My Francophilia is waning, but that doesn't mean you should give up the ship. Not yet, anyhow. Someone has to drink their wine and fancifully assume that, through a mellow alchemy, drinking their wine is the next best thing to being them. Beats smoking. Smoking is unrequited. Wine puts out.
As much as I might want to pretend it isn't, wine is often about reference. Reference materials, that is. And recently?like, last week?into my lap was dropped the second edition of Wine Spectator senior editor James Laube's massive California Wine. If you're with me on the whole California wine thing?if you agree, proper patriot that you are, that our Left Coast is confidently producing perhaps the best wine in the world right now, and that in another decade or so it might finally trump France as the most influential wine-producing region period?then you're going to need to pick up a copy of Laube's book. Why? Because as the California wine business burgeons and swells, it's only going to become more difficult to keep the scene organized in your head.

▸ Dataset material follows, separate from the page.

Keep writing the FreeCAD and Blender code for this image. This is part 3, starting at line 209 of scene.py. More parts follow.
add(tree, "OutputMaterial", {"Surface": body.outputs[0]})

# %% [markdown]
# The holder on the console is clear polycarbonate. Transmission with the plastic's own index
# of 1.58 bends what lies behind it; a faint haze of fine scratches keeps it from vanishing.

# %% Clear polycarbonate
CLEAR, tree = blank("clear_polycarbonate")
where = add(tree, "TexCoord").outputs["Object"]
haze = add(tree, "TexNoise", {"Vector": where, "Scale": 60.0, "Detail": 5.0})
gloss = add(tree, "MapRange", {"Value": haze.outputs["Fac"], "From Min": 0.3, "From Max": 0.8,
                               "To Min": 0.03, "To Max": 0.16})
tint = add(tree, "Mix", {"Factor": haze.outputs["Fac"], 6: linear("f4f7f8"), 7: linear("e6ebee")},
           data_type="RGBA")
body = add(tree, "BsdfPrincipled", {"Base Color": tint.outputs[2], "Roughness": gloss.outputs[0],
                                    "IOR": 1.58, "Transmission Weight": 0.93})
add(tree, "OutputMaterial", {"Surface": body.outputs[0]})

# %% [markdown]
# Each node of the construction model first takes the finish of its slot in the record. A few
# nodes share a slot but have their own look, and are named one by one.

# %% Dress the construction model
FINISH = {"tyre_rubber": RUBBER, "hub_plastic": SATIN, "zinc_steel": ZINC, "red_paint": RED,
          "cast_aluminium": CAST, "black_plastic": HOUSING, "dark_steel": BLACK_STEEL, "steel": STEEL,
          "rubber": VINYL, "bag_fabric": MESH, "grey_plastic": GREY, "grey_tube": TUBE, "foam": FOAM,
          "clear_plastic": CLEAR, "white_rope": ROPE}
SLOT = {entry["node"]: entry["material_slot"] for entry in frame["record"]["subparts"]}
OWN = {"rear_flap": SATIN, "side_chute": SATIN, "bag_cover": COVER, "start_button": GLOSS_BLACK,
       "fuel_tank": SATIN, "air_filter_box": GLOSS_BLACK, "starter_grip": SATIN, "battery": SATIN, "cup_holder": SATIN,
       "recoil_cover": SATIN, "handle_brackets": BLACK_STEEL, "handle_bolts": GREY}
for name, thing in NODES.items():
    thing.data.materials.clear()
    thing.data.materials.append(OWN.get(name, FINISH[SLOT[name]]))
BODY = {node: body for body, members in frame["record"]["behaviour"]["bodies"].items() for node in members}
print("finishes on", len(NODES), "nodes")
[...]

Here's the issue: Drinkers of California wine?and basically, that's all of us, at one time or another?have grown accustomed to thinking of the state's viticulture as varietally organized. Consumers hit the wine store thinking "cabernet sauvignon" or "chardonnay." By contrast, in France, appellations rule, ruthlessly. Laube's angle, however, is to outline the ways in which California is beginning to organize its wine styles around appellations, or "AVAs"?"American Viticultural Areas."

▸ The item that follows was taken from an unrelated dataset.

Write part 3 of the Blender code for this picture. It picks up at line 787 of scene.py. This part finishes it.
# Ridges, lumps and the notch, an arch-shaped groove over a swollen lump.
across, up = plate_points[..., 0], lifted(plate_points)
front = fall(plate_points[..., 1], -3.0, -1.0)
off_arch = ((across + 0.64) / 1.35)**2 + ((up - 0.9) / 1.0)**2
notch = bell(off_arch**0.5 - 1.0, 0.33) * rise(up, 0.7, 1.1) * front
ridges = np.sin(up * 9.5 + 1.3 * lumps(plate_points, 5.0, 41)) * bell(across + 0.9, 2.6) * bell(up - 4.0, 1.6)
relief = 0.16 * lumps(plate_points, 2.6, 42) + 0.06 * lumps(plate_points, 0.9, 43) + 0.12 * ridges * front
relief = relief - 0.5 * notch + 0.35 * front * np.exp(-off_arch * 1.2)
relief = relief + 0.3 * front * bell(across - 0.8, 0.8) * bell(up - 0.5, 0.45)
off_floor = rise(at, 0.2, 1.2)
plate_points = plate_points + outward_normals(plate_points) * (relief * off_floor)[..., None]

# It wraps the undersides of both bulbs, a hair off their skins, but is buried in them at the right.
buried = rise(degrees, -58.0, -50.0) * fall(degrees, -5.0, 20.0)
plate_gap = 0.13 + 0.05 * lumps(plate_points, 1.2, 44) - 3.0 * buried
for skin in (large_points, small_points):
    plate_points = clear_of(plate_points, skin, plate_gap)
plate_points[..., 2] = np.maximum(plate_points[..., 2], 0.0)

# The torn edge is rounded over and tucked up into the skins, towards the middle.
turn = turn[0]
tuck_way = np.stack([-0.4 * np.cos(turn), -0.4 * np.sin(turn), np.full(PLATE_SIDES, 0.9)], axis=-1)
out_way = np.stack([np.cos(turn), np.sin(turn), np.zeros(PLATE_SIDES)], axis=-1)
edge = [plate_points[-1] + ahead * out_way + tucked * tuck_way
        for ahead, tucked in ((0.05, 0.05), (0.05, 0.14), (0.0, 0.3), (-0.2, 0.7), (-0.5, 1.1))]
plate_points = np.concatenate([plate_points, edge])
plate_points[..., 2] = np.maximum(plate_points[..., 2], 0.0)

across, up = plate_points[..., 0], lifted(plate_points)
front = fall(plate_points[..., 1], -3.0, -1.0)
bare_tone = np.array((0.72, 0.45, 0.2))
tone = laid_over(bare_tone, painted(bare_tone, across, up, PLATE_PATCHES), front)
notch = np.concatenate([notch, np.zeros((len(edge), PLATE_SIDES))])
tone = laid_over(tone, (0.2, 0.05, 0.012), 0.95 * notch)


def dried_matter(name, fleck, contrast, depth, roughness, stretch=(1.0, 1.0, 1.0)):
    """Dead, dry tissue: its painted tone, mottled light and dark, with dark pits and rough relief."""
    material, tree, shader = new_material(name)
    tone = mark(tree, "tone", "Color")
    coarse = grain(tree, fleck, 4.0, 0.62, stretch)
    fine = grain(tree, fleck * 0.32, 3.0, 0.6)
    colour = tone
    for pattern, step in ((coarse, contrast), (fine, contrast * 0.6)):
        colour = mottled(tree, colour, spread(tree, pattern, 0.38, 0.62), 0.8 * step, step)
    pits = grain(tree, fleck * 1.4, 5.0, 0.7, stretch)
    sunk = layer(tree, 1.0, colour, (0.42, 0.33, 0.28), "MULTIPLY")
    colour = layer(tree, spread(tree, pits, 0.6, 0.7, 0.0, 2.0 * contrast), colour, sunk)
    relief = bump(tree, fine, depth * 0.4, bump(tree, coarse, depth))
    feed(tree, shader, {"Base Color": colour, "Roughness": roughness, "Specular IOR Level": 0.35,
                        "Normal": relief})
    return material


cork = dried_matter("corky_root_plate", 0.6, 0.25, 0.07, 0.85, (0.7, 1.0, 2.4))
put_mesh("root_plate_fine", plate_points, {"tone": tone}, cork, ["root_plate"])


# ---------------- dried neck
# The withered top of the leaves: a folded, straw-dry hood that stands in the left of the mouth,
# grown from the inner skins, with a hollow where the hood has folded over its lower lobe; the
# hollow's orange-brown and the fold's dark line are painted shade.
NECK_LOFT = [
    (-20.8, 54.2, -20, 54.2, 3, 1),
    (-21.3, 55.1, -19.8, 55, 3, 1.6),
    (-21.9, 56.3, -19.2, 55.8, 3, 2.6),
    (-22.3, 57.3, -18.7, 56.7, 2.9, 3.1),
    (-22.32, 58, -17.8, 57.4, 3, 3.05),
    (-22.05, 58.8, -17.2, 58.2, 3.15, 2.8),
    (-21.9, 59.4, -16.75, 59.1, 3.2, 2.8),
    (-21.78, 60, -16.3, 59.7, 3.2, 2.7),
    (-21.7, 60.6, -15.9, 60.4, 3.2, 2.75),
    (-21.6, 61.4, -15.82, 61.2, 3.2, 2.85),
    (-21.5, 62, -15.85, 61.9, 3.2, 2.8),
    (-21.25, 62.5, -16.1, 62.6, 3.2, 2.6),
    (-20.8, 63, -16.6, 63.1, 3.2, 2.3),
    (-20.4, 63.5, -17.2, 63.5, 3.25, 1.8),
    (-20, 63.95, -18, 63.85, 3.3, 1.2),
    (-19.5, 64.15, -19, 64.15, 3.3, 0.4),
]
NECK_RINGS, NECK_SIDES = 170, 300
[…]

This might not sound like a big deal, but it is. To fans of California wine, it's an absolute boon, because it signals that one of our more comprehensive and important wine critics has authenticated an indigenous version of what the French call terroir?the idea that the wines of, say, Burgundy are the quintessential expression of that region's virtues. Wine is communication. Wine is a physical means of transporting what Burgundy (the Cote de Nuits, for example) is all about?the culture, the weather, the dialect. Wine is the perfect objective correlative. As pompous as it sounds, as esoteric (and as unabashedly Francophilic), terroir doesn't come easy. Simple fact, and sometimes we need to give credit where credit is due. In Medoc, for instance, they've been cultivating their terroir for centuries. California had a lot of catching up to do. But Laube's book strongly suggests that they've begun to pull it off. The Napa Valley is the queen?and has a clear interest in limiting the ability of other AVAs to co-opt the Napa name?but other regions have gradually become synonymous with styles of wine, rather than broad varietal bottlings (a "domestic" merlot, in this scheme, thus becomes an imprecise descriptor?one needs to think about merlot in terms of whether it's the correct wine to express a particular region). As far as I'm concerned, the completely unanticipated success that California winemakers have enjoyed of late with pinot noir?as I reported above, the neurotic native grape or Burgundy, a grape that wasn't thought growable anywhere else until it flourished in Oregon?was the first solid signal that AVAs were becoming a bigger deal than whether you were making a passable chardonnay.
Obviously, not everyone can produce pinot noir wherever they might want. It takes the correct philosophy, the right soil, the perfect microclimate. Pinot noir is an acid test, and the real deal usually costs $30 and up. It also offers a needed counterpoint to Napa's titanic cabernets. And, with the emergence of syrah as the hot new California grape?and the reliability of zinfandel as the local curiosity, not to mention a lineup of mighty whites?California has the varietal range to make a system of appellations work.
So here's my prediction: By 2015 or thereabouts, wine-hounds will have begun to think "Carneros" when they want a spicy California pinot noir, "Napa Valley" or "Stags Leap" when they want a truly stupendous cabernet, "Edna Valley" for chardonnay. It will be automatic. This might sound complicated?remember, the varietal system was originally adopted because the French appellation approach was considered offputting?but in fact it's a better way to understand wine. Let's face it: a winemaker can make chardonnay with grapes gathered from all over the place. It might be terrific, but it's not a legitimate liquid metaphor for a specific place. There's no room in the world of truly great wine for virtuality; awesome wine must express, at its core, an origin, an inescapable groundedness. There's nothing we have?not books, movies, poetry, not technology, not nothing?that can swing this trick. Only wine. And Laube knows it.
Besides that suggestive revelation, which really only makes up a sliver of his hunky tome, California Wine is jammed with endlessly useful data on all the juice that the state pumps out, alphabetized, indexed, lucidly coded and summarized. It's out now from Wine Spectator Press/Running Press and it'll set you back $40. Worth every penny.